Among its many activities, the Association of Space Explorers has a NEO Committee, which is responsible for promoting international cooperation on NEO deflection. As a reminder, a NEO is an asteroid or comet in the solar system that its orbit around the Sun brings at a short distance from the Earth’s orbit, and therefore potentially close to the Earth, which can be dangerous for the safety of humankind. ASE is particularly active within the United Nations to find an international agreement on the management of these dangerous bodies drifting in space and potentially impacting the Earth.

Moreover, ASE has the permanent observer status in the United Nations Committee on the Peaceful Use of Outer Space and in the United Nations Economic and Social Council, which gives it the opportunity to participate in discussions with the various Member States and to consult their documentation. It also works closely with the United Nations Committee on the Peaceful Uses of Outer Space (COPUOS), a committee established in 1958 following the launch of the first Sputnik satellite into space, to develop an international protocol for action in the event of potential asteroid impacts on Earth.

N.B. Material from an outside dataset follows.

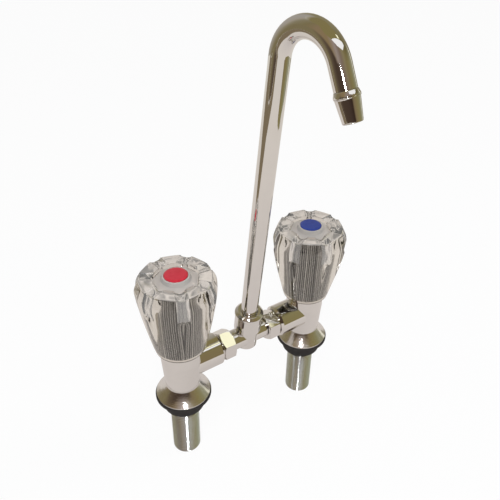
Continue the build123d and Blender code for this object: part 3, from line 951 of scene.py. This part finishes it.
# %% [markdown]
# ## White floor and background
#
# The photograph has a plain white ground. The floor and the world look white, but give only plain
# dim light. The floor keeps some real shading, so the tap keeps a faint shadow. White paper
# mirrored in chrome looks a little pink and grey.

# %% White floor and background
FLOOR_Z = cad_low.z
FLOOR_SHARE = 0.93
WHITE = (1, 1, 1, 1)
# Distance from the tap in metres and the colour of the paper there, as seen in the chrome. Nearer
# the tap it is darker, a painted shadow of the tap on the paper.
PAPER_COLOURS_AND_SHADOW = ((0.0, (0.72, 0.69, 0.67)), (0.12, (0.76, 0.73, 0.71)), (0.35, (0.79, 0.76, 0.73)),
                 (0.9, (0.80, 0.78, 0.74)))


def white_world():
    """World that looks white, also in mirrors, but lights the tap only dimly."""
    world = bpy.data.worlds.new("studio")
    bpy.context.scene.world = world
    world.use_nodes = True
    tree = world.node_tree
    tree.nodes.clear()
    dim = add_node(tree, "ShaderNodeBackground", {"Color": (0.95, 0.96, 1.0, 1), "Strength": 0.5})
    white = add_node(tree, "ShaderNodeBackground", {"Color": WHITE, "Strength": 1.0})
    out = add_node(tree, "ShaderNodeOutputWorld")
    tree.links.new(mix_shaders(tree, seen_directly(tree), dim, white), out.inputs["Surface"])


def white_floor():
    """Large paper floor. Its grid keeps the shading even."""
    bpy.ops.mesh.primitive_grid_add(size=8, location=(0, 0, FLOOR_Z))
    floor = bpy.context.object
    floor.name = "floor"
    material, tree, paper = new_material("white_paper")
    paper.inputs["Base Color"].default_value = (0.9, 0.9, 0.9, 1)
    paper.inputs["Roughness"].default_value = 0.9
    away = add_node(tree, "ShaderNodeVectorMath", {0: object_place(tree)}, operation="LENGTH")
    # In the chrome the paper is painted darker nearer the tap, as the tap's shadow on it.
    paper_and_shadow = colour_ramp(tree, away.outputs["Value"], PAPER_COLOURS_AND_SHADOW)
    glossy = add_node(tree, "ShaderNodeLightPath").outputs["Is Glossy Ray"]
    glow = add_node(tree, "ShaderNodeEmission",
                    {"Color": mix(tree, "RGBA", glossy, WHITE, paper_and_shadow), "Strength": 1.0})
    share = calculate(tree, "MULTIPLY", seen_directly(tree), FLOOR_SHARE)
    tree.links.new(mix_shaders(tree, share, paper, glow),
                   tree.nodes["Material Output"].inputs["Surface"])
    paint(material, "floor")


white_world()
white_floor()
print("floor height in mm", round(FLOOR_Z / MM, 1))

# %% [markdown]
# ## The room that the chrome mirrors
#
# Chrome only shows what stands round it. In the photograph the upright parts mirror white paper.
# The bend, the arms and the nuts mirror a room: pale at the back, olive brown at both sides, with
# somebody dark behind the camera and a bright strip high in front. A wall whose colour runs round
# the compass and a ceiling card make that room. The gap between them is the bright strip. The
# camera doesn't see these cards, and they cast no shadow.

# %% The room that the chrome mirrors
# Compass heading in degrees from the back of the tap, distance and height of the wall in metres.
WALL = ((0, 1.2, 2.6), (60, 1.1, 2.6), (100, 0.60, 1.2), (125, 0.44, 0.62), (160, 0.42, 0.62),
        (178, 0.9, 1.2), (200, 1.1, 1.5), (240, 0.9, 1.4), (262, 0.58, 0.9), (285, 0.62, 1.4),
        (305, 0.95, 2.6), (335, 1.2, 2.6))
# Compass heading and colour of the room there, low down and high up, as seen in the chrome.
LOW_COLOURS = ((0, (0.60, 0.58, 0.55)), (40, (0.66, 0.63, 0.58)), (72, (0.50, 0.47, 0.39)),
               (91, (0.46, 0.44, 0.36)), (93, (0.95, 0.94, 0.87)), (98, (0.95, 0.94, 0.87)),
               (100, (0.50, 0.49, 0.40)), (116, (0.56, 0.55, 0.46)), (126, (0.50, 0.48, 0.35)),
               (150, (0.49, 0.45, 0.30)), (174, (0.46, 0.40, 0.30)), (186, (0.20, 0.15, 0.12)),
               (215, (0.25, 0.20, 0.17)), (255, (0.27, 0.22, 0.18)), (276, (0.35, 0.30, 0.24)),
               (292, (0.46, 0.42, 0.31)), (312, (0.46, 0.42, 0.31)), (335, (0.55, 0.52, 0.45)))
HIGH_COLOURS = ((0, (0.60, 0.58, 0.55)), (20, (0.60, 0.58, 0.55)), (38, (0.50, 0.47, 0.36)),
                (60, (0.50, 0.47, 0.36)), (100, (0.46, 0.43, 0.32)), (122, (0.37, 0.34, 0.22)),
                (150, (0.44, 0.40, 0.26)), (172, (0.50, 0.46, 0.34)), (200, (0.46, 0.40, 0.35)),
                (226, (0.56, 0.51, 0.48)), (256, (0.50, 0.43, 0.31)), (284, (0.50, 0.43, 0.33)),
                (302, (0.46, 0.42, 0.30)), (322, (0.50, 0.47, 0.38)), (340, (0.60, 0.57, 0.52)))
# The low colours give way to the high ones between these heights, in metres.
LOW_TOP, HIGH_FOOT = 0.34, 0.52
# Share of the way from the ceiling's front to its back, and the colour there.
CEILING_COLOURS = ((0.0, (0.48, 0.44, 0.28)), (0.52, (0.48, 0.44, 0.30)),
                   (0.66, (0.64, 0.62, 0.57)), (1.0, (0.66, 0.64, 0.60)))
CEILING = ((-2.0, -0.62, 1.5), (2.0, -0.62, 1.5), (2.0, 2.0, 1.5), (-2.0, 2.0, 1.5))
# How much nearer to white a card looks through clear plastic.
CLEAR_SHARE = 0.1


def compass(heading, distance, z):
    """Point at a heading in degrees, a distance and a height."""
    turn = math.radians(heading)
    return (distance * math.sin(turn), distance * math.cos(turn), z)


def card(name, corners, faces):
    """A glowing card that the camera doesn't see. Gives its tree and the socket for its colour."""
    mesh = bpy.data.meshes.new(name)
    mesh.from_pydata(corners, [], faces)
    sheet = add_object(name, mesh)
    material, tree, shader = new_material(name)
    tree.nodes.remove(shader)
    path = add_node(tree, "ShaderNodeLightPath").outputs
    share = calculate(tree, "MULTIPLY", path["Is Transmission Ray"], CLEAR_SHARE)
    tint = add_node(tree, "ShaderNodeMix", {"Factor": share, "B": WHITE}, data_type="RGBA")
    glow = add_node(tree, "ShaderNodeEmission", {"Color": tint.outputs["Result"], "Strength": 1.0})
    tree.links.new(glow.outputs[0], tree.nodes["Material Output"].inputs["Surface"])
    mesh.materials.append(material)
    sheet.visible_camera = False
    sheet.visible_diffuse = False
    sheet.visible_shadow = False
    return tree, tint.inputs["A"]


def room_wall():
    """Folded wall round the tap. Its colour follows the compass, and changes from low to high."""
    corners = []
    for heading, distance, height in WALL:
        corners.append(compass(heading, distance, FLOOR_Z))
        corners.append(compass(heading, distance, FLOOR_Z + height))
    count = len(WALL)
    faces = [(2 * i, 2 * ((i + 1) % count), 2 * ((i + 1) % count) + 1, 2 * i + 1)
             for i in range(count)]
    tree, colour = card("room_wall", corners, faces)
    axes = split(tree, object_place(tree))
    # The arc tangent of x over y is the heading. As a fraction of a turn it runs from 0 to 1.
    turn = calculate(tree, "ARCTAN2", axes["X"], axes["Y"])
    heading = calculate(tree, "FRACT", calculate(tree, "DIVIDE", turn, 2 * math.pi))
    low, high = (
        colour_ramp(tree, heading, [(degrees / 360, shade) for degrees, shade in colours]
                    + [(1.0, colours[0][1])]) for colours in (LOW_COLOURS, HIGH_COLOURS))
    rise = stretch(tree, axes["Z"], LOW_TOP, HIGH_FOOT, interpolation_type="SMOOTHSTEP")
    tree.links.new(mix(tree, "RGBA", rise, low, high), colour)


def ceiling():
    """Ceiling card over the back of the room."""
    tree, colour = card("ceiling", CEILING, [(0, 1, 2, 3)])
    place = add_node(tree, "ShaderNodeTexCoord").outputs["Generated"]
    tree.links.new(colour_ramp(tree, split(tree, place)["Y"], CEILING_COLOURS), colour)


room_wall()
ceiling()
print("corners of the wall", len(WALL))

# %% [markdown]
# ## The shade and the room's lamp
#
# Two plain cards are left. A dark shade on the paper to the left of the tap draws the dark line
# down the spout. A cream lamp under the ceiling gives the bright face of the near union nut.

# %% The shade and the room's lamp
# Compass heading and distance of the shade's corners on the paper.
SHADE_OUTLINE = ((238, 0.88), (262, 0.57), (285, 0.61), (305, 0.93), (328, 1.12), (328, 0.80),
                 (312, 0.50), (297, 0.30), (285, 0.25), (262, 0.45), (240, 0.52))
SHADE_BROWN = (0.46, 0.41, 0.33)
ROOM_LAMP = ((0.52, -0.56, 1.49), (0.80, -0.56, 1.49), (0.80, -0.34, 1.49), (0.52, -0.34, 1.49))
ROOM_LAMP_CREAM = (0.98, 0.97, 0.84)


def plain_card(name, corners, shade):
    """Card of one colour."""
    _, colour = card(name, corners, [tuple(range(len(corners)))])
    colour.default_value = (*mirrored(shade), 1)


plain_card("table_shade", [compass(heading, distance, FLOOR_Z + 1 * MM)
                           for heading, distance in SHADE_OUTLINE], SHADE_BROWN)
plain_card("room_lamp", ROOM_LAMP, ROOM_LAMP_CREAM)
print("corners of the shade", len(SHADE_OUTLINE))

# %% [markdown]
# ## Lamps
#
# Soft boxes give the plain light. A small bright lamp beside the lens stands for the flash, which
# leaves hard white points on the nozzle, the flanges and the knobs and a line down each tail.

# %% Lamps
LAMP_AIM = Vector((0, 0, 80)) * MM


def lamp(name, place, size, power, mirrored_too):
    """Square lamp at a place in metres, aimed at the tap. Chrome mirrors it only if told so."""
    light = bpy.data.lights.new(name, "AREA")
    light.size = size
    light.energy = power
    box = add_object(name, light)
    box.location = place
    box.rotation_euler = (LAMP_AIM - Vector(place)).to_track_quat("-Z", "Y").to_euler()
    box.visible_glossy = mirrored_too


lamp("key_box", (-0.6, -0.7, 1.4), 0.5, 9, False)
lamp("fill_box", (0.9, -0.4, 1.2), 0.5, 4, False)
lamp("flash", (-0.167, -0.282, 0.297), 0.035, 0.24, True)

# %% [markdown]
# ## Finish
#
# The Standard view shows the colours as they were set.

# %% Finish
bpy.context.scene.view_settings.view_transform = "Standard"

ASE participates in the Committees on Space Exploration and Space Life Sciences organized by the International Astronautical Federation. All these activities are overseen by the International Executive Committee and regional boards of directors. Faced with the health crisis, ASE has had to organize its activities and congresses differently. The last global congress organized by ASE was the ASE executive committee meeting, which took place on July 13, 2020 by videoconference.

Other congresses and activities had been planned, but due to the Covid-19 crisis, ASE members were forced to cancel several activities such as the ASE 2020 face-to-face scientific sessions that were scheduled to be held in Denver, June 19-22, 2020 and finally held in virtual version from August 8-10, 2020. This premier videography conference will feature forty-four hours of lectures with the ASE President’s address, as well as a lecture on the current state of ASE and the presentation of research awards to astronauts, and will be virtually visible until November 10, 2020. In conclusion, as one of ASE’s founders and astronaut would say, ASE was created to respond to a common vision of astronauts “A world where living, working, and exploring in space will be as familiar to humanity as life on our home planet.